Whether you're with an old high school friend who's hellbent on partying or a buddy who wants to celebrate the Cubs’ World Series victory before, during, and after the season, at some point, you're likely to find yourself, possibly against your will, in Wrigleyville.
As you tread through what can often be a sea of short-fused meatheads and $7 beer "specials," know that there is some light at the end of the tunnel. There are, in fact, several bars around Wrigley that are decidedly not fratty. Here are the best (though we can’t guarantee they’ll be free of Cardinals fans).
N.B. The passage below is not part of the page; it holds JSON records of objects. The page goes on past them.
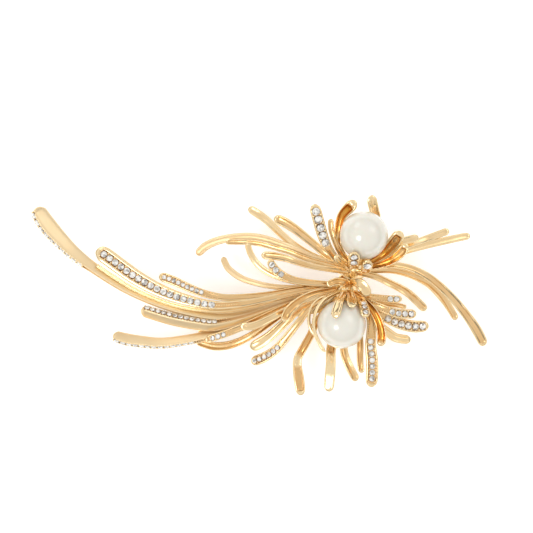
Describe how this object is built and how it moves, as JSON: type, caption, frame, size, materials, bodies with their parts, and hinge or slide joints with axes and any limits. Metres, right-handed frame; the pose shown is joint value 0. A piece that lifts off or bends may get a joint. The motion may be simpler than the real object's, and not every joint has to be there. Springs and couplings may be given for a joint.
{
  "type": "decorative hair clip",
  "caption": "Sweeping spray of two spidery metal flowers with pearls at their hearts and rows of round stones, carried on a small spring clip.",
  "frame": {"origin": "middle of the flat outer face of the clip's swinging arm", "axes": "+Z out of the face of the ornament, +X along the spray from its long tail towards the flowers, +Y towards the upper flower"},
  "size_m": [0.1152, 0.0501, 0.0226],
  "materials": {
    "gold_metal": "pale gold plate, satin to bright",
    "clip_steel": null,
    "pearl": "creamy imitation pearl, soft lustre",
    "stones": "clear faceted stones"
  },
  "bodies": {
    "ornament": {"clip_base": "clip_steel", "clip_pin": "clip_steel", "clip_bow_spring": "clip_steel", "clip_catch": "clip_steel", "back_plate": "gold_metal", "upper_heart": "gold_metal", "lower_heart": "gold_metal", "upper_pearl": "pearl", "lower_pearl": "pearl", "tail_longest": "gold_metal", "tail_thin": "gold_metal", "tail_main_pave": "gold_metal", "tail_short_pave": "gold_metal", "tail_mid_pave": "gold_metal", "tail_lower_pave": "gold_metal", "tail_lower_plain": "gold_metal", "tail_small_pave": "gold_metal", "tail_inner_plain": "gold_metal", "tail_broad": "gold_metal", "spur_pave": "gold_metal", "curl_inner": "gold_metal", "spray_top": "gold_metal", "spray_second": "gold_metal", "spray_long": "gold_metal", "spray_thin": "gold_metal", "spray_low": "gold_metal", "curl_double": "gold_metal", "spray_pave": "gold_metal", "hook": "gold_metal", "crown_pave": "gold_metal", "crown_inner": "gold_metal", "crown_claw": "gold_metal", "crown_back": "gold_metal", "right_claw": "gold_metal", "right_short": "gold_metal", "right_pale": "gold_metal", "right_upper": "gold_metal", "right_long": "gold_metal", "right_outer": "gold_metal", "right_middle": "gold_metal", "right_inner": "gold_metal", "side_first": "gold_metal", "side_thin": "gold_metal", "side_second": "gold_metal", "side_pave": "gold_metal", "side_third": "gold_metal", "claw_right": "gold_metal", "foot_pave": "gold_metal", "claw_left": "gold_metal", "foot_left": "gold_metal", "foot_middle": "gold_metal", "foot_right": "gold_metal", "foot_band": "gold_metal", "upper_buds": "gold_metal", "lower_buds": "gold_metal", "heart_tips": "gold_metal", "tail_stones": "stones", "lower_stones": "stones", "upper_stones": "stones"},
    "arm": {"clip_arm": "clip_steel"}
  },
  "joints": [
    {"name": "arm_hinge", "type": "hinge", "parent": "ornament", "child": "arm", "pos_m": [-0.01826, -0.00322, 0.00146], "axis": [-0.1736, 0.9848, 0], "range_deg": [0, 70]}
  ]
}
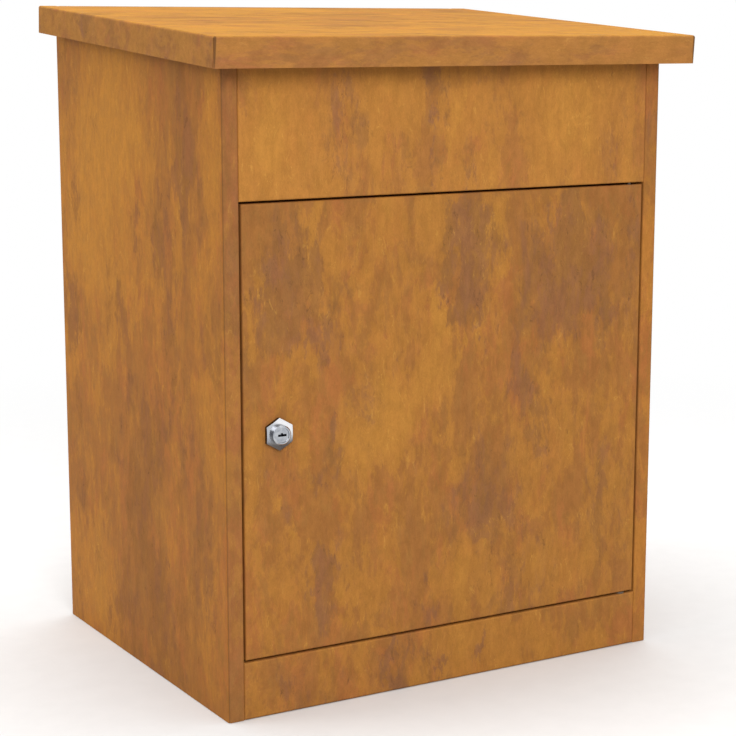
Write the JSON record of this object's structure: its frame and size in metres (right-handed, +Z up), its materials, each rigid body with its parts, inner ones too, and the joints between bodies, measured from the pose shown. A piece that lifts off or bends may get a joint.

Nisei (pronounced “knee-say”) has been open since 1951, and just like wine, whiskey, and other dive bars, it's aged well. This Malort haven has a dartboard you can actually play darts on, and a bar that you can manage to order a drink at on a crowded Saturday night without fear of walking into a mist of body spray.
Owned and operated by The Metro’s Joe Shanahan, GMan Tavern is an eclectic oasis in a desert of douche. The atmosphere is laid back, the staff is friendly, and the old-school jukebox is well-stocked, so you can hear some Springsteen instead of listening to Eric Church sing about listening to Springsteen.
The sandwiches here are so huge, that everyone is too full to dance on top of the tables. Escaping the train-wrecks on Clark St and heading into Lucky’s is a little like falling through Platform Nine and Three-Quarters, only instead of finding the train to Hogwarts, you find easy-drinking beers and a magical sandwich stuffed with slaw, fries, and all sorts of hot meats.
Well off the bro-levard on Addison, Guthrie’s has a prime selection of 75 craft brews, ranging from locals at Spiteful Brewing to beers brewed by Trappist monks. There’s also an impressive wall of board games (drinking + Jenga!), and ceiling tiles with some very weird paintings.
Even though it's just a 10 minute walk from Wrigley Field, L & L Tavern feels like it’s miles away. If you love Irish whiskey and hate bright lights, this place is for you. Back when it was the Columbia Tavern, the bar was reportedly a haunt for Jeffrey Dahmer and John Wayne Gacy. But hey, it’s better than having to drink next to the country bros at Houndstooth, right?
Toons Bar is far enough away from Wrigley to not be crazy, but close enough that you can stumble in for a delicious crawfish boil after having one too many overpriced beers at the stadium. It’s generally fairly empty around lunchtime, and features both shuffleboard and pool tables. As an added bonus, you won’t even have to fight a liquored-up bro to use them (probably).
If you want to stick to the main Clark St strip, you’re going to have to resign yourself to dealing with the rowdy crowds of Blatz chuggers and Jameson pounders. That’s just a fact of life here. Sheffield’s is certainly no oasis from this activity, but it’s big enough that you’ll at least be able to maintain your personal bubble. It also has one of the widest beer selections in the area -- if you don’t see your favorite brew on tap, it’s likely available at one of the other bajillion bar areas contained within the space.
OK, sure, it’s not technically Wrigleyville. But come on, it’s open late, it has a full bar, and it makes a pretty decent grilled cheese. Sure, it's a bit of a hike from the stadium, but it's not that much further than L&L Tavern. And they usually have multiple bartenders on staff so you’re never waiting that long for your drink.
El Jardin might have one of the best outdoor patio areas in all of Wrigleyville. It’s big-but-not-huge and separated from the riff raff on Clark by a wall specifically designed to evoke images of Mexican architecture. You can almost forget that you’re a block away from somebody puking on the sidewalk! As an added bonus, unlike pretty much everywhere else in the area that serves margaritas, El Jardin’s are actually pretty freaking strong.
For bars on Clark in Wrigleyville, this place is a breath of fresh air. It's not overly clubby, it's not trying to be something it isn't, it's just… well, it’s what it says over the door. Since its name change and re-branding, The Country Club has stood in stark contrast to nearby dance venues that are oddly snooty and perpetually full of leery trust fund bros in checked long sleeve shirts. It sell beers in 24oz cans at a fair price, there’s dancing, there’s country music, and it’s all inviting and nonjudgmental.